▶

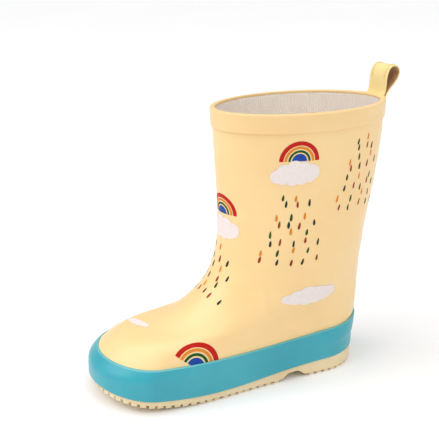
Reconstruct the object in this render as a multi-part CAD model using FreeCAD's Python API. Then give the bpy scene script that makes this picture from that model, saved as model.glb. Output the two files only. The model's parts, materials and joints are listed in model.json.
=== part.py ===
import FreeCAD, Part
import math
import os

# Child's pull-on rubber rain boot for the left foot. Millimetres.
# +Z is up, the toe points to -Y and the outer side of the foot is +X.
# Every wall of the boot is a layer of one last-shaped surface: "row" runs from the
# feather line (0) over instep and ankle to the top edge (1), and "angle" runs round
# the boot from the toe (0) over the outer side to the heel (pi) and back.

os.makedirs("parts", exist_ok=True)
Vec = FreeCAD.Vector

# ---- driving sizes ----
foot_length = 180.0        # outsole length that the foot plan is scaled from
leg_height = 176.0         # height that the shaft above the ankle reaches
foot_height = 176.0        # height that the foot's own levels are scaled from
ankle_share = 0.33         # level where the foot ends and the shaft begins
ball_width = 68.0          # width of the upper across the ball of the foot
toe_skew = 9.5             # sideways shift of the toe towards the inner side
toe_rise = 9.0             # lift of the outsole tip above the floor
sheet = 1.4                # rubber upper sheet
ply = 0.7                  # reinforcing ply over the forefoot
puff = 0.8                 # toe puff
counter = 1.2              # heel counter
lining = 0.7               # knitted lining
tape = 0.4                 # tape over the lining seam
bond = 0.12                # gap left between two cemented layers
foxing = 2.5               # foxing band round the foot
collar = 0.9               # collar band round the top edge
collar_height = 12.2
strip = 0.8                # strip over the back seam
strip_width = 9.0
turn_radius = 6.0          # bend of the upper under the foot
turned_edge = 8.0          # width of the upper's turned-in margin
welt = 1.1                 # outsole edge standing out under the foxing
lug_depth = 1.7            # tread depth
lug_pitch = 5.3            # spacing of the edge lugs
board = 1.8                # insole board
shank_thick = 1.2
shank_width = 13.0
footbed_foam_thick = 3.4
footbed_cover_thick = 0.7
footbed_play = 1.9         # gap between footbed edge and lining
loop_width = 17.5          # pull loop strap width
loop_height = 18.0         # from hinge line to the top of the loop
loop_depth = 9.4           # outside depth of the loop
loop_lean = 20.0           # backward lean of the loop, degrees
loop_strap = 1.2           # loop strap thickness
loop_play = 0.6            # gap between the loop and the collar below it
loop_set_back = 1.0        # how far the loop's foot stands behind its tail
tail_strap = 0.9           # loop tail under the collar band
stitch_thick = 0.5
joint_gap = 0.3            # gap where two edges meet end to end

# ---- last shape: row, front y, front z, back y, back z, half width, roundness ----
# y as a share of foot_length, half width of ball_width / 2, z of foot_height up to the
# ankle and of leg_height above it.
stations = [
    (0.00, -0.527, 0.109, 0.443, 0.109, 0.965, 0.00),
    (0.10, -0.512, 0.148, 0.453, 0.150, 0.990, 0.02),
    (0.20, -0.438, 0.216, 0.474, 0.239, 0.920, 0.45),
    (0.32, -0.290, 0.248, 0.480, 0.330, 0.905, 0.85),
    (0.44, -0.132, 0.370, 0.484, 0.428, 0.915, 1.00),
    (0.55, -0.080, 0.514, 0.494, 0.538, 0.960, 1.00),
    (0.75, -0.083, 0.749, 0.534, 0.760, 0.985, 1.00),
    (1.00, -0.095, 0.983, 0.541, 0.988, 1.120, 1.00),
]
plan_width = [(0.0, 0.98), (0.30, 1.0), (0.58, 0.85), (0.85, 0.83), (1.0, 0.83)]
toe_share = 0.15           # share of the length taken by the toe curve
heel_share = 0.175         # share of the length taken by the heel curve
band_foot = [(-0.53, 11.6), (-0.36, 7.6), (-0.20, 5.6), (-0.03, 6.0), (0.16, 8.8), (0.48, 10.4)]
band_tall = [(-0.53, 17.4), (-0.20, 22.2), (0.16, 20.6), (0.48, 22.2)]
sole_cover = 3.0           # how far the band overlaps the outsole edge

round_steps = 72
half_turn = math.pi


def slopes(knots, values):
    """Slopes of the natural cubic spline through the given values."""
    count = len(knots)
    steps = [knots[i + 1] - knots[i] for i in range(count - 1)]
    low = [0.0] * count
    mid = [2.0] * count
    high = [0.0] * count
    right = [0.0] * count
    high[0] = 1.0
    right[0] = 3.0 * (values[1] - values[0]) / steps[0]
    low[-1] = 1.0
    right[-1] = 3.0 * (values[-1] - values[-2]) / steps[-1]
    for i in range(1, count - 1):
        low[i] = steps[i]
        mid[i] = 2.0 * (steps[i - 1] + steps[i])
        high[i] = steps[i - 1]
        before = (values[i] - values[i - 1]) / steps[i - 1]
        after = (values[i + 1] - values[i]) / steps[i]
        right[i] = 3.0 * (steps[i] * before + steps[i - 1] * after)
    for i in range(1, count):
        share = low[i] / mid[i - 1]
        mid[i] -= share * high[i - 1]
        right[i] -= share * right[i - 1]
    result = [0.0] * count
    result[-1] = right[-1] / mid[-1]
    for i in range(count - 2, -1, -1):
        result[i] = (right[i] - high[i] * result[i + 1]) / mid[i]
    return result


def curve(pairs):
    """Smooth function of one number through (knot, value) pairs."""
    knots = [pair[0] for pair in pairs]
    values = [pair[1] for pair in pairs]
    leans = slopes(knots, values)

    def value_at(place):
        place = min(max(place, knots[0]), knots[-1])
        cell = 0
        while cell < len(knots) - 2 and place > knots[cell + 1]:
            cell += 1
        span = knots[cell + 1] - knots[cell]
        t = (place - knots[cell]) / span
        keep = (1 + 2 * t) * (1 - t) ** 2
        move = t * t * (3 - 2 * t)
        bend = span * (t * (1 - t) ** 2 * leans[cell] - t * t * (1 - t) * leans[cell + 1])
        return keep * values[cell] + move * values[cell + 1] + bend

    return value_at


half_ball = ball_width / 2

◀

▶ Exercise:
Please print exactly what appears from the first line of the data through the line with "Vec = FreeCAD.Vector", including both of those lines and nothing past them.

▶ Full response:
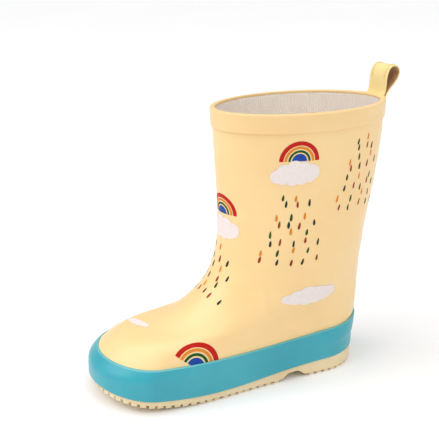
Reconstruct the object in this render as a multi-part CAD model using FreeCAD's Python API. Then give the bpy scene script that makes this picture from that model, saved as model.glb. Output the two files only. The model's parts, materials and joints are listed in model.json.
=== part.py ===
import FreeCAD, Part
import math
import os

# Child's pull-on rubber rain boot for the left foot. Millimetres.
# +Z is up, the toe points to -Y and the outer side of the foot is +X.
# Every wall of the boot is a layer of one last-shaped surface: "row" runs from the
# feather line (0) over instep and ankle to the top edge (1), and "angle" runs round
# the boot from the toe (0) over the outer side to the heel (pi) and back.

os.makedirs("parts", exist_ok=True)
Vec = FreeCAD.Vector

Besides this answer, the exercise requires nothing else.